I think that you are underestimating the efficacy of a kick, but you do have some good points and we really don't need another style v style thread.
I have to agree with Irish, the only times I would recommend kicking in a real fight would be against a grounded opponent, and even then a good stomp is usually what's called for (it's also deadly force, btw, insert standard don't try this at home disclaimer here).
In some very rare instances I could see a leg kick working, but in almost all of those instances I can see other options that don't involve standing on one leg. Let's face it, if you have the space and time to set up a leg kick, you can probably disengage, which is generally the better option. You can try to square off with a guy like you're playing Street Fighter if you want, but I've never been in or seen a fight outside of a ring go down like that, and if you have the time and space to do it you're probably looking at a night in a drunk tank for disorderly conduct, or a much longer time in jail and court for aggravated assault.

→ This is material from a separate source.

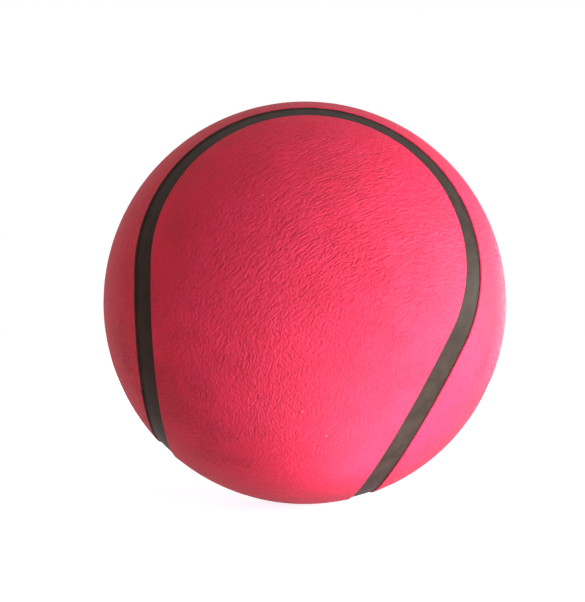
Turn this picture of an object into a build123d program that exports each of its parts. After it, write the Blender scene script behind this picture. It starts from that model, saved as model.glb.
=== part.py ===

dude just bulk up nobody would mess with arnold or sergio oliva, they would be frightened to death.
I was thinking more judo and wrestling.
Stay the fuck away from BJJ for self defense.
I've had guys I outweighed by at least 20kg give me shit.
Kids do stupid shit when they're drunk. Not picking up any bitches in the clubz? Start some shit to get your high.
Usually, a group of 3-4 will try something with 1-2. Size matters less when you're outgunned. I can honestly say the grappling I've done over the last two years, despite not being standup focused, has allowed me to take next to no damage in these situations, unless marks on your shirt from failed front kicks count.
(edit: never had a knife pulled on me, never been glassed. I'm a lucky fella).
Though I'm a BJJ guy, I agree with Irish. Boxing and Judo is really all you need to 'handle yourself', though personally I'd recommend doing Judo first to 'get your base set'.